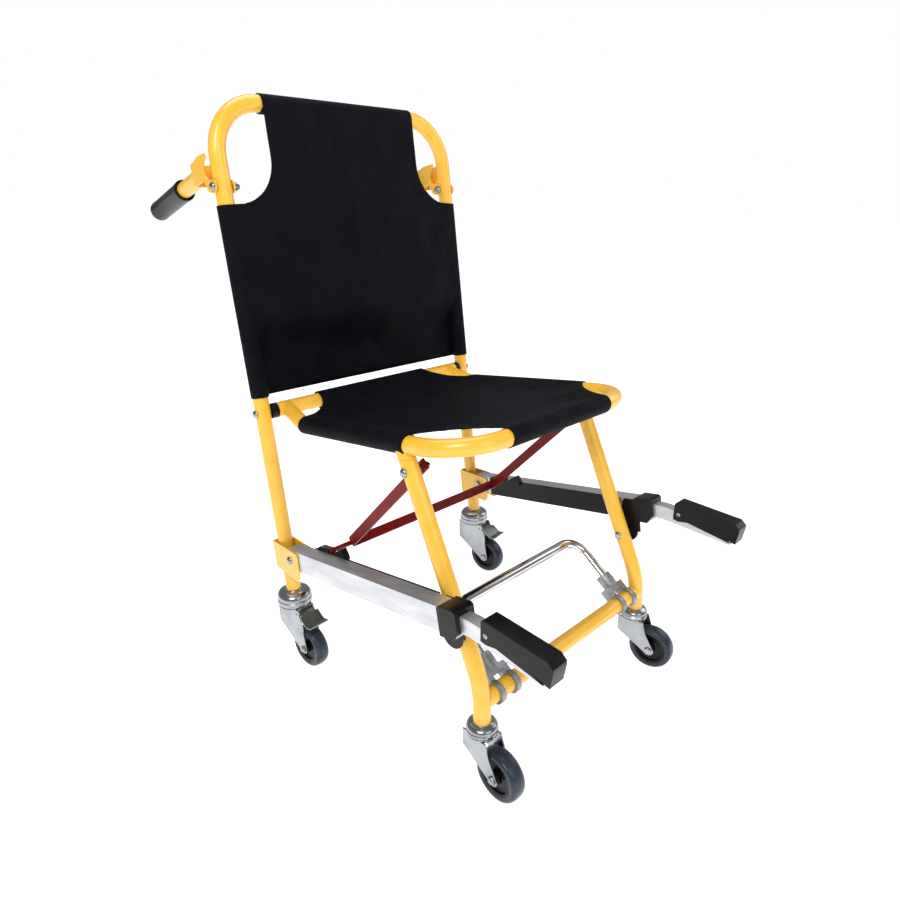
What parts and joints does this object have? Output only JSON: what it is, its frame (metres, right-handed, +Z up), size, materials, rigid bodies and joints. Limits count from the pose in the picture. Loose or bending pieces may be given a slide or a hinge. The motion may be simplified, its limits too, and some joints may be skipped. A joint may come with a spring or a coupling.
{
  "type": "stair chair",
  "caption": "Folding stair chair: tube frame, canvas back and seat, telescoping front handles, rear handles, footrest and swivel casters.",
  "frame": {"origin": "floor level under the middle of the bounding box", "axes": "+Z up, the chair faces -Y, +X to the right for someone looking at it from the front; left in a name is the -X side"},
  "size_m": [0.512, 0.9156, 0.9261],
  "materials": {
    "yellow_paint": "gloss powder coat",
    "red_paint": "satin paint",
    "canvas": "coated woven cloth",
    "black_moulding": "moulded",
    "grip": "moulded",
    "aluminium": "extruded, satin",
    "chrome": "polished",
    "zinc": "bright zinc plate",
    "cast_alloy": "cast, satin",
    "pedal": "pressed sheet",
    "tyre": "smooth polyurethane"
  },
  "bodies": {
    "back_frame": {"back_frame_tube": "yellow_paint", "back_canvas": "canvas", "rail_bracket_left": "yellow_paint", "rail_bracket_right": "yellow_paint", "rail_bolt_left": "zinc", "rail_bolt_right": "zinc", "seat_bolt_left": "zinc", "seat_bolt_right": "zinc", "rear_handle_bolt_left": "zinc", "rear_handle_bolt_right": "zinc", "rear_left_caster_cup": "zinc", "rear_right_caster_cup": "zinc"},
    "seat": {"seat_frame_tube": "yellow_paint", "seat_cross_tube": "yellow_paint", "seat_bush_left": "black_moulding", "seat_bush_right": "black_moulding", "seat_lug_left": "yellow_paint", "seat_lug_right": "yellow_paint", "seat_canvas": "canvas", "leg_bolt_left": "zinc", "leg_bolt_right": "zinc"},
    "front_legs": {"front_leg_left": "yellow_paint", "front_leg_right": "yellow_paint", "front_cross_tube": "yellow_paint", "rail_stud_left": "zinc", "rail_stud_right": "zinc", "front_left_caster_cup": "zinc", "front_right_caster_cup": "zinc"},
    "rail_left": {"rail_left": "aluminium", "rail_channel_left": "black_moulding", "rail_collar_left": "black_moulding"},
    "rail_right": {"rail_right": "aluminium", "rail_channel_right": "black_moulding", "rail_collar_right": "black_moulding"},
    "handle_left": {"handle_tube_left": "aluminium", "handle_grip_left": "grip"},
    "handle_right": {"handle_tube_right": "aluminium", "handle_grip_right": "grip"},
    "brace": {"brace": "red_paint"},
    "footrest": {"footrest_bar": "chrome", "footrest_clamp_left": "cast_alloy", "footrest_clamp_right": "cast_alloy"},
    "rear_handle_left": {"rear_handle_left": "yellow_paint", "rear_grip_left": "grip"},
    "rear_handle_right": {"rear_handle_right": "yellow_paint", "rear_grip_right": "grip"},
    "front_left_fork": {"front_left_fork": "zinc"},
    "front_right_fork": {"front_right_fork": "zinc"},
    "rear_left_fork": {"rear_left_fork": "zinc"},
    "rear_right_fork": {"rear_right_fork": "zinc"},
    "front_left_wheel": {"front_left_wheel_core": "black_moulding", "front_left_tyre": "tyre"},
    "front_right_wheel": {"front_right_wheel_core": "black_moulding", "front_right_tyre": "tyre"},
    "rear_left_wheel": {"rear_left_wheel_core": "black_moulding", "rear_left_tyre": "tyre"},
    "rear_right_wheel": {"rear_right_wheel_core": "black_moulding", "rear_right_tyre": "tyre"},
    "brake_pedal_left": {"brake_pedal_left": "pedal"},
    "brake_pedal_right": {"brake_pedal_right": "pedal"}
  },
  "joints": [
    {"name": "seat_fold", "type": "hinge", "parent": "back_frame", "child": "seat", "pos_m": [0, 0.15032, 0.45079], "axis": [-1, 0, 0], "range_deg": [0, 78]},
    {"name": "front_leg_fold", "type": "hinge", "parent": "seat", "child": "front_legs", "pos_m": [0, -0.17986, 0.433], "axis": [-1, 0, 0], "range_deg": [-87, 0]},
    {"name": "rail_fold_left", "type": "hinge", "parent": "back_frame", "child": "rail_left", "pos_m": [-0.226, 0.08514, 0.211], "axis": [-1, 0, 0], "range_deg": [0, 74]},
    {"name": "rail_fold_right", "type": "hinge", "parent": "back_frame", "child": "rail_right", "pos_m": [0.226, 0.08514, 0.211], "axis": [-1, 0, 0], "range_deg": [0, 74]},
    {"name": "brace_fold", "type": "hinge", "parent": "seat", "child": "brace", "pos_m": [0, -0.17986, 0.433], "axis": [-1, 0, 0], "range_deg": [-36, 0]},
    {"name": "footrest_fold", "type": "hinge", "parent": "front_legs", "child": "footrest", "pos_m": [0, -0.31036, 0.135], "axis": [1, 0, 0], "range_deg": [0, 145]},
    {"name": "handle_slide_left", "type": "slide", "parent": "rail_left", "child": "handle_left", "axis": [0, -0.9854, 0.1702], "range_m": [0, 0.2]},
    {"name": "handle_slide_right", "type": "slide", "parent": "rail_right", "child": "handle_right", "axis": [0, -0.9854, 0.1702], "range_m": [0, 0.2]},
    {"name": "rear_handle_fold_left", "type": "hinge", "parent": "back_frame", "child": "rear_handle_left", "pos_m": [-0.226, 0.19116, 0.79336], "axis": [-1, 0, 0], "range_deg": [0, 80]},
    {"name": "rear_handle_fold_right", "type": "hinge", "parent": "back_frame", "child": "rear_handle_right", "pos_m": [0.226, 0.19116, 0.79336], "axis": [-1, 0, 0], "range_deg": [0, 80]},
    {"name": "front_left_swivel", "type": "hinge", "parent": "front_legs", "child": "front_left_fork", "pos_m": [-0.192, -0.31036, 0.08], "axis": [0, 0, 1], "continuous": true},
    {"name": "front_right_swivel", "type": "hinge", "parent": "front_legs", "child": "front_right_fork", "pos_m": [0.192, -0.31036, 0.08], "axis": [0, 0, 1], "continuous": true},
    {"name": "rear_left_swivel", "type": "hinge", "parent": "back_frame", "child": "rear_left_fork", "pos_m": [-0.226, 0.11314, 0.11], "axis": [0, 0, 1], "continuous": true},
    {"name": "rear_right_swivel", "type": "hinge", "parent": "back_frame", "child": "rear_right_fork", "pos_m": [0.226, 0.11314, 0.11], "axis": [0, 0, 1], "continuous": true},
    {"name": "front_left_wheel_spin", "type": "hinge", "parent": "front_left_fork", "child": "front_left_wheel", "pos_m": [-0.19326, -0.34634, 0.0375], "axis": [0.9994, -0.0349, 0], "continuous": true},
    {"name": "front_right_wheel_spin", "type": "hinge", "parent": "front_right_fork", "child": "front_right_wheel", "pos_m": [0.19825, -0.34582, 0.0375], "axis": [0.9848, 0.1736, 0], "continuous": true},
    {"name": "rear_left_wheel_spin", "type": "hinge", "parent": "rear_left_fork", "child": "rear_left_wheel", "pos_m": [-0.22349, 0.07722, 0.0375], "axis": [0.9976, 0.0698, 0], "continuous": true},
    {"name": "rear_right_wheel_spin", "type": "hinge", "parent": "rear_right_fork", "child": "rear_right_wheel", "pos_m": [0.23163, 0.07758, 0.0375], "axis": [0.9877, 0.1564, 0], "continuous": true},
    {"name": "brake_left", "type": "hinge", "parent": "rear_left_fork", "child": "brake_pedal_left", "pos_m": [-0.22429, 0.0887, 0.1019], "axis": [0.9976, 0.0698, 0], "range_deg": [0, 14]},
    {"name": "brake_right", "type": "hinge", "parent": "rear_right_fork", "child": "brake_pedal_right", "pos_m": [0.22983, 0.08894, 0.1019], "axis": [0.9877, 0.1564, 0], "range_deg": [0, 14]}
  ],
  "couplings": [
    {"joint": "front_leg_fold", "follows": "seat_fold", "ratio": -1.1},
    {"joint": "rail_fold_left", "follows": "seat_fold", "ratio": 0.92},
    {"joint": "rail_fold_right", "follows": "seat_fold", "ratio": 0.92},
    {"joint": "brace_fold", "follows": "seat_fold", "ratio": -0.44}
  ]
}
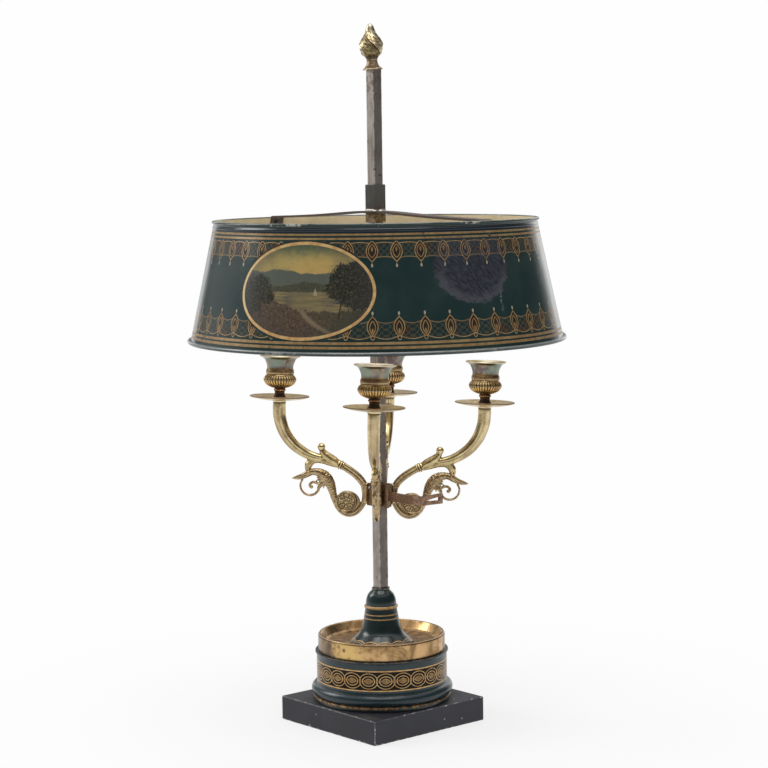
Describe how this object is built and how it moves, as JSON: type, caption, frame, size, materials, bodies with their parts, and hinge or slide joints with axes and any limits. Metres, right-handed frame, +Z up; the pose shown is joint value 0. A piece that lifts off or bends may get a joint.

**PROBLEM**
From the material above, count the lines that include "materials" and give only the total.

**TASK ANSWER**
3